Why This Matters In Finance-Control Questions

Many CFO questions are really CIRO questions in disguise. Examples include:

  • recurring books-and-records weaknesses that now carry examination consequences
  • pricing or margin-control failures that affect capital calculations and regulatory confidence
  • client-asset problems that can lead to formal findings, escalated reporting, or restrictions
  • early-warning-style facts where the issue is not only arithmetic but also the dealer’s control response

Common Traps

  • Treating CIRO as only a disciplinary body instead of the main member-supervision body.
  • Talking about generic “compliance” without naming the actual member-rule or prudential-control context.
  • Missing that CIRO guidance may not be a rule by itself but often tells you how the rule will be judged in practice.

Learning Objectives

  • Understand the role and authority of CIRO, including jurisdiction, recognition orders, mandate, IDPC Rules, UMIR, supporting guidance, and enforcement powers.

Exam Angle

The stronger answer usually identifies the CIRO dimension before solving the finance dimension. If a control failure would likely interest CIRO because it affects prudential compliance, member records, supervision, or market integrity, the answer should say so.

Sample Exam Question

A dealer discovers repeated inventory-pricing exceptions that have already appeared in prior reviews. Which is the strongest reason this is a CIRO issue rather than only an internal accounting issue?

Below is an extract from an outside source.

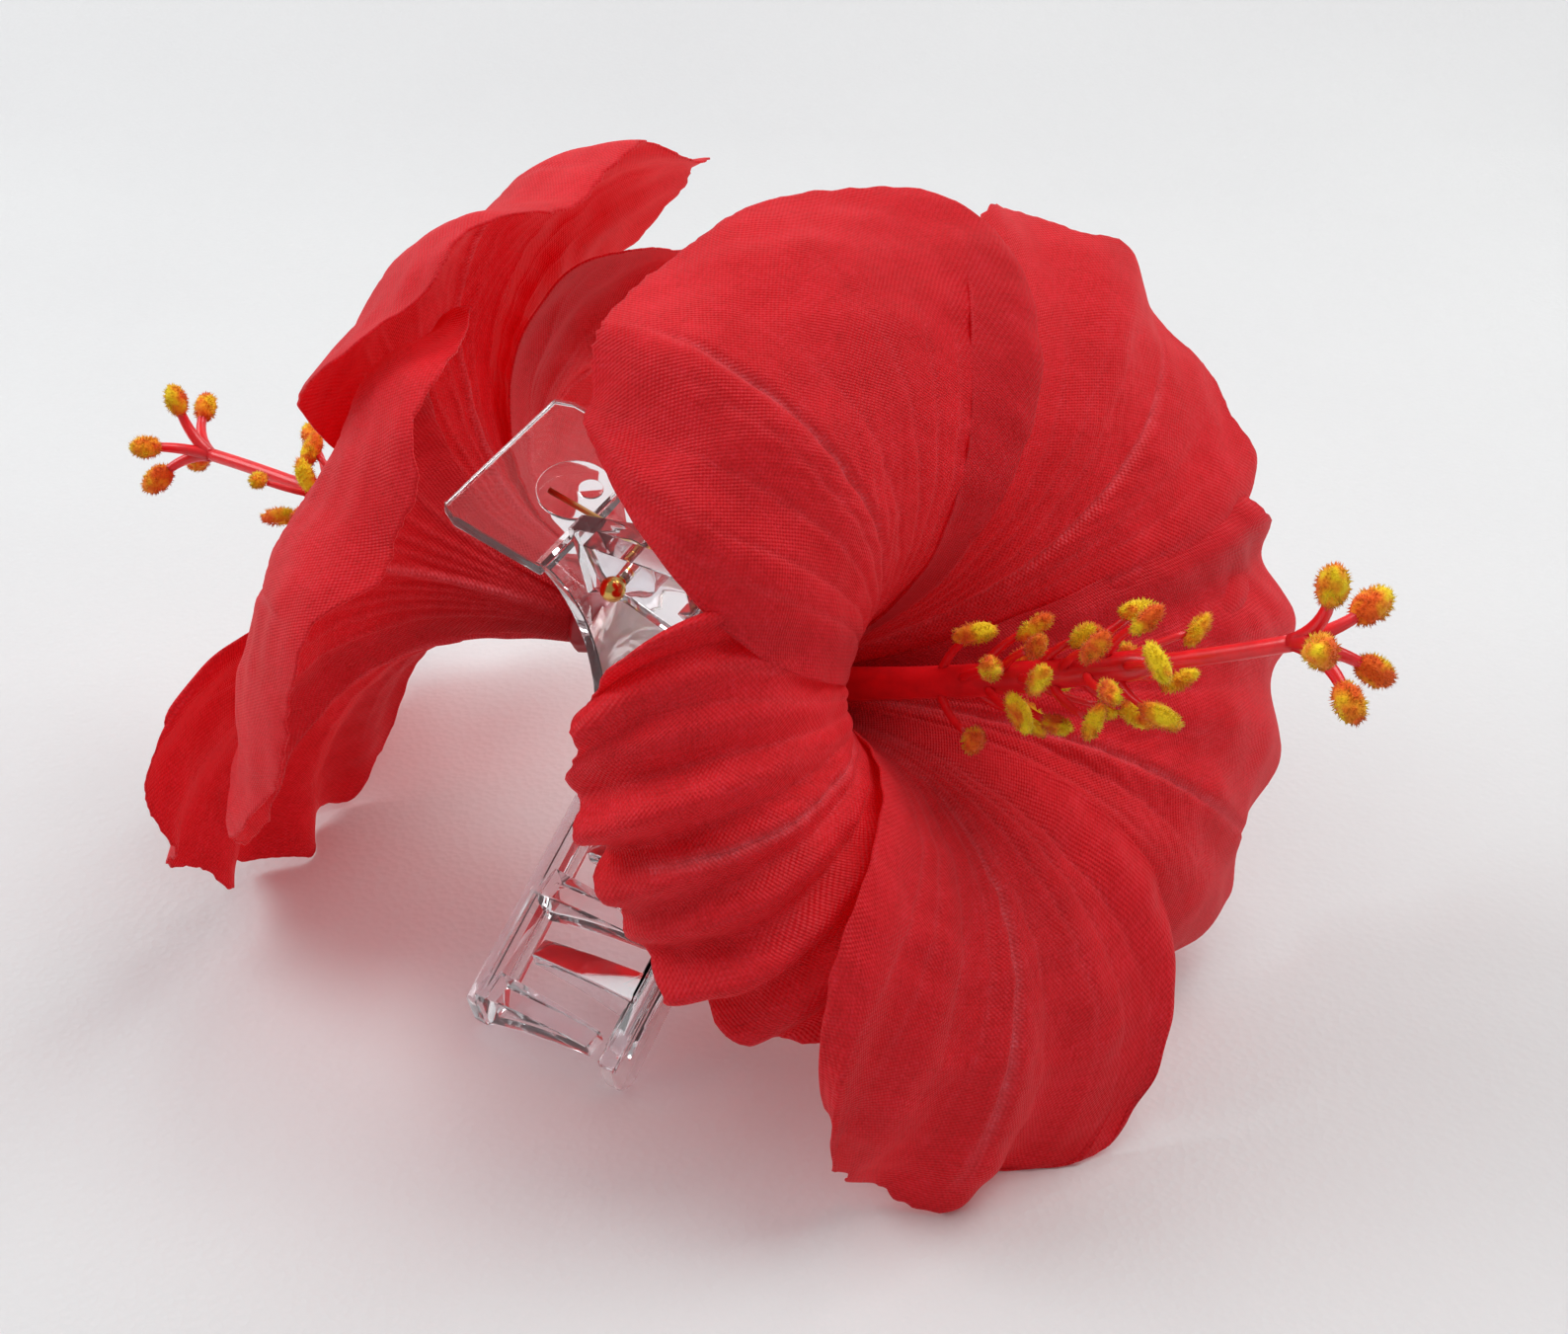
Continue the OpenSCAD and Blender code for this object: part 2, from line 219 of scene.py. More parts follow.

  • A. Inventory pricing matters only to the trading desk, not to the CFO function.
  • B. The issue becomes a CIRO issue only if clients complain about their statements.
  • C. Repeated pricing-control failures can affect prudential compliance, examinations, and remediation expectations under the member-supervision framework. D. It is mainly a human-resources issue because retraining may be required.

Answer: C.

The point is not only that the books may be wrong. Repeated pricing exceptions can create a formal member-rule and examination problem because they affect capital, records, and CIRO’s view of the firm’s control quality.

Key Takeaways

  • CIRO is the operational member-supervision layer that turns weak finance controls into formal prudential problems.
  • CFO answers should connect the control failure to the likely CIRO consequence, not just to the accounting consequence.
  • Guidance matters because it often tells you how CIRO will evaluate whether the control is really working.